| Problem statement |
Write out the data again in full, exactly as it reads.

Object modeling scripts
________________________
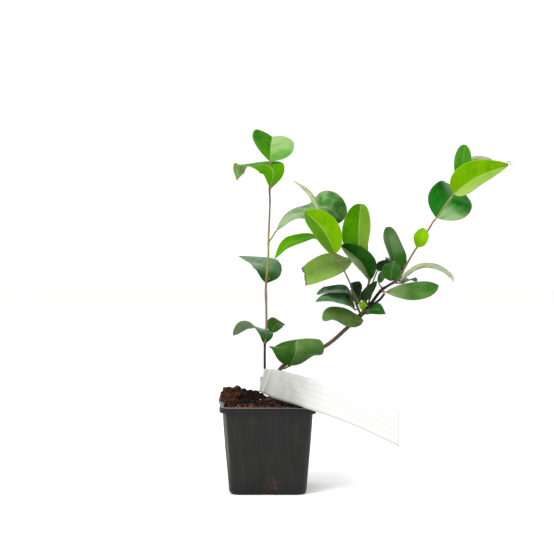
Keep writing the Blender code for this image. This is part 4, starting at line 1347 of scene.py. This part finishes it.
def dress_label():
    """Makes the blank strip and the loop that holds it round the stems."""
    shape = bmesh.new()
    shape.loops.layers.uv.new("strip")
    low, high = smooth_path(LABEL_FOOT, LABEL_STEPS), smooth_path(LABEL_TOP, LABEL_STEPS)
    add_band(shape, list(zip(low, high)), LABEL_ROWS)
    loop = [Vector((x, y, LOOP_FOOT)) for x, y in LOOP]
    lift = Vector((0.0, 0.0, LOOP_HEIGHT))
    add_band(shape, [(spot, spot + lift) for spot in smooth_path(loop, LOOP_STEPS)], LOOP_ROWS)
    label = finish_piece("label_strip", shape, [label_plastic()], "label")
    thicken(label, LABEL_THICKNESS)


def set_stage():
    """Makes the floor, the sky, the lamps and the camera."""
    shape = bmesh.new()
    bmesh.ops.create_grid(shape, x_segments=1, y_segments=1, size=FLOOR_HALF)
    scene = bpy.context.scene
    floor = make_object("floor", shape, [floor_paint()], scene.collection)
    scene.view_settings.view_transform = "Standard"
    world = bpy.data.worlds.new("studio")
    world.use_nodes = True
    sky = world.node_tree.nodes["Background"].inputs
    sky["Color"].default_value = (1.0, 1.0, 1.0, 1.0)
    sky["Strength"].default_value = SKY
    scene.world = world
    for name, (place, size, power) in LAMPS.items():
        add_lamp(name, place, size, power)
    add_camera(scene)


def add_camera(scene):
    """A level camera in front of the plant."""
    lens = bpy.data.cameras.new("camera")
    lens.lens = CAMERA_LENS
    lens.sensor_width = 36.0
    lens.shift_y = CAMERA_SHIFT
    lens.clip_start = 0.05
    lens.clip_end = 20.0
    camera = bpy.data.objects.new("camera", lens)
    camera.location = Vector(CAMERA_PLACE) * MM
    camera.rotation_euler = (math.radians(90), 0.0, 0.0)
    scene.collection.objects.link(camera)
    scene.camera = camera


def add_lamp(name, place, size, power):
    """A soft square lamp that faces the crown."""
    light = bpy.data.lights.new(name, "AREA")
    light.size = size
    light.energy = power
    lamp = bpy.data.objects.new(name, light)
    lamp.location = place
    lamp.rotation_euler = (Vector(LAMP_AIM) - Vector(place)).to_track_quat("-Z", "Y").to_euler()
    bpy.context.scene.collection.objects.link(lamp)


def main():
    """Dresses the whole plant."""
    set_stage()
    dress_pot()
    dress_soil()
    dress_crumbs()
    dress_clods()
    skin = shoot_skin()
    for name, limb in LIMBS.items():
        dress_limb(name, limb, skin)
    tones = {name: (leaf_upper(name, tone), leaf_under(name, tone)) for name, tone in TONES.items()}
    for name, spray in SPRAYS.items():
        dress_blades(name, spray, tones)
        dress_shoot(name, spray, skin)
    dress_label()


main()
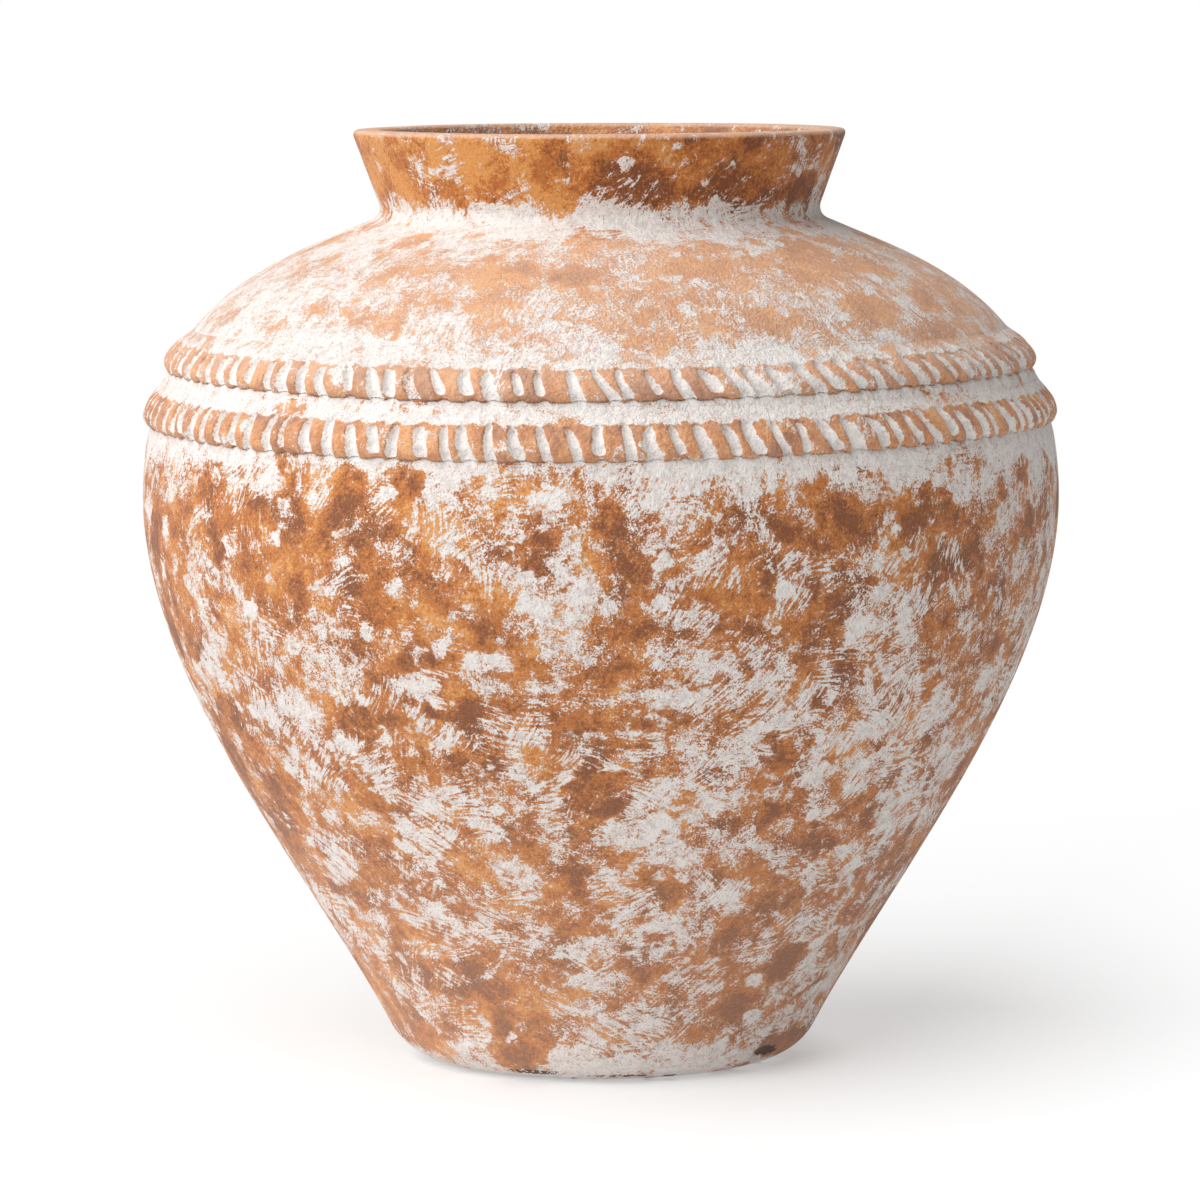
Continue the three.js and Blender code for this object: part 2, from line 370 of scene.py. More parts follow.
________________________
| Exercise result |
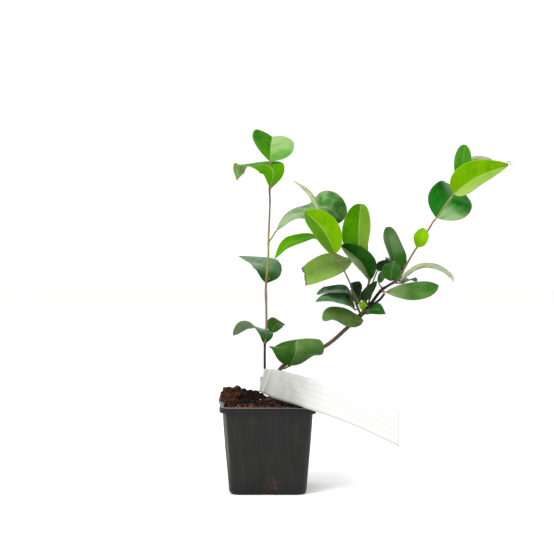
Keep writing the Blender code for this image. This is part 4, starting at line 1347 of scene.py. This part finishes it.
def dress_label():
    """Makes the blank strip and the loop that holds it round the stems."""
    shape = bmesh.new()
    shape.loops.layers.uv.new("strip")
    low, high = smooth_path(LABEL_FOOT, LABEL_STEPS), smooth_path(LABEL_TOP, LABEL_STEPS)
    add_band(shape, list(zip(low, high)), LABEL_ROWS)
    loop = [Vector((x, y, LOOP_FOOT)) for x, y in LOOP]
    lift = Vector((0.0, 0.0, LOOP_HEIGHT))
    add_band(shape, [(spot, spot + lift) for spot in smooth_path(loop, LOOP_STEPS)], LOOP_ROWS)
    label = finish_piece("label_strip", shape, [label_plastic()], "label")
    thicken(label, LABEL_THICKNESS)


def set_stage():
    """Makes the floor, the sky, the lamps and the camera."""
    shape = bmesh.new()
    bmesh.ops.create_grid(shape, x_segments=1, y_segments=1, size=FLOOR_HALF)
    scene = bpy.context.scene
    floor = make_object("floor", shape, [floor_paint()], scene.collection)
    scene.view_settings.view_transform = "Standard"
    world = bpy.data.worlds.new("studio")
    world.use_nodes = True
    sky = world.node_tree.nodes["Background"].inputs
    sky["Color"].default_value = (1.0, 1.0, 1.0, 1.0)
    sky["Strength"].default_value = SKY
    scene.world = world
    for name, (place, size, power) in LAMPS.items():
        add_lamp(name, place, size, power)
    add_camera(scene)


def add_camera(scene):
    """A level camera in front of the plant."""
    lens = bpy.data.cameras.new("camera")
    lens.lens = CAMERA_LENS
    lens.sensor_width = 36.0
    lens.shift_y = CAMERA_SHIFT
    lens.clip_start = 0.05
    lens.clip_end = 20.0
    camera = bpy.data.objects.new("camera", lens)
    camera.location = Vector(CAMERA_PLACE) * MM
    camera.rotation_euler = (math.radians(90), 0.0, 0.0)
    scene.collection.objects.link(camera)
    scene.camera = camera


def add_lamp(name, place, size, power):
    """A soft square lamp that faces the crown."""
    light = bpy.data.lights.new(name, "AREA")
    light.size = size
    light.energy = power
    lamp = bpy.data.objects.new(name, light)
    lamp.location = place
    lamp.rotation_euler = (Vector(LAMP_AIM) - Vector(place)).to_track_quat("-Z", "Y").to_euler()
    bpy.context.scene.collection.objects.link(lamp)


def main():
    """Dresses the whole plant."""
    set_stage()
    dress_pot()
    dress_soil()
    dress_crumbs()
    dress_clods()
    skin = shoot_skin()
    for name, limb in LIMBS.items():
        dress_limb(name, limb, skin)
    tones = {name: (leaf_upper(name, tone), leaf_under(name, tone)) for name, tone in TONES.items()}
    for name, spray in SPRAYS.items():
        dress_blades(name, spray, tones)
        dress_shoot(name, spray, skin)
    dress_label()


main()
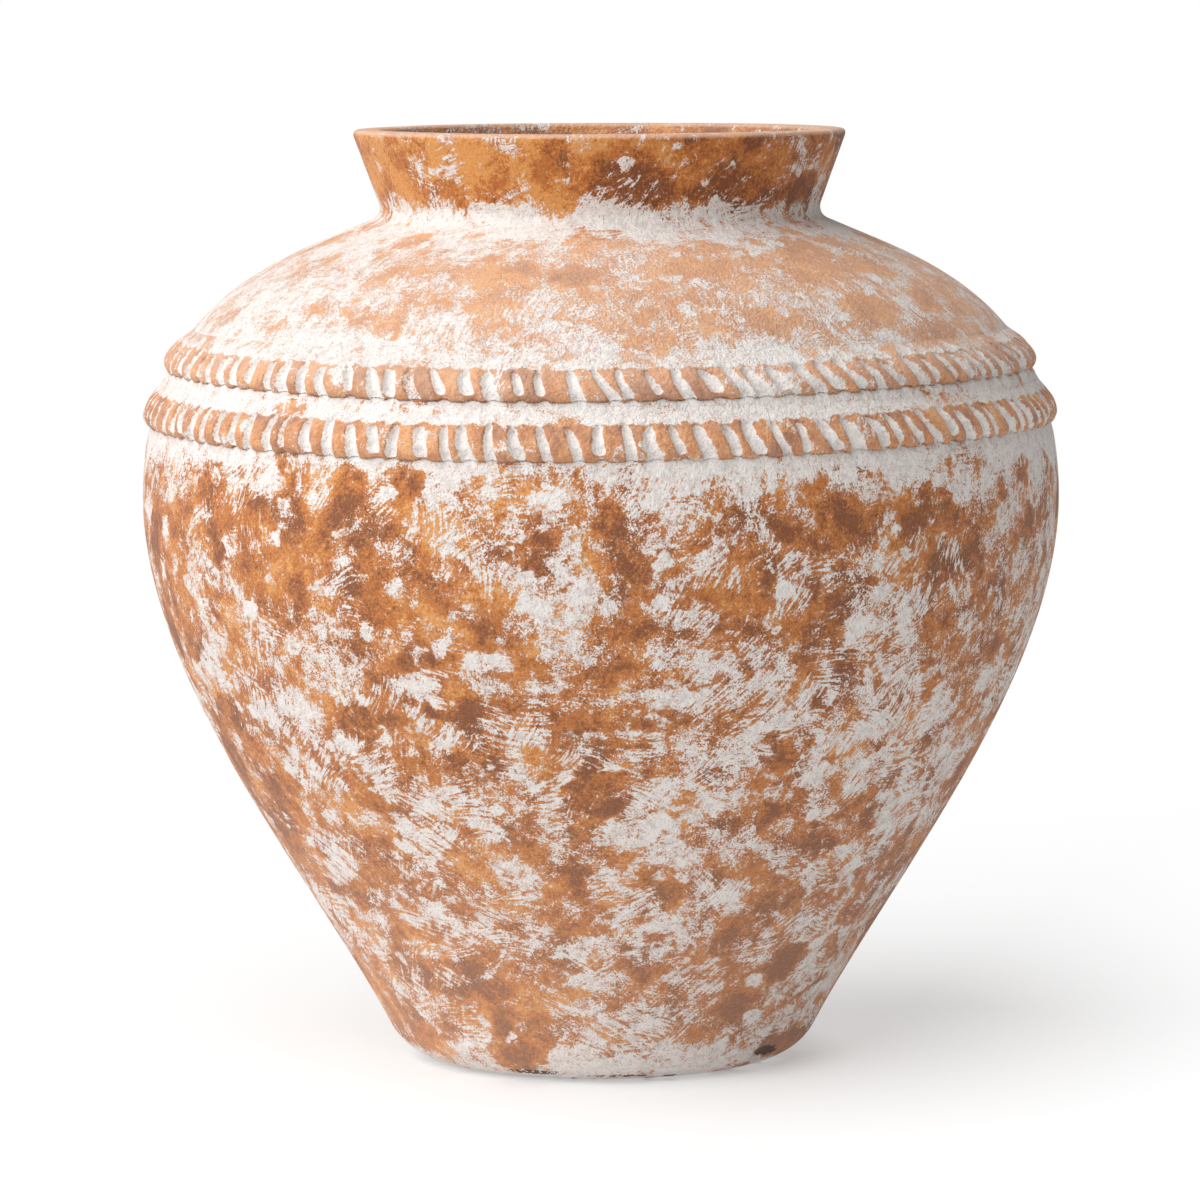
Continue the three.js and Blender code for this object: part 2, from line 370 of scene.py. More parts follow.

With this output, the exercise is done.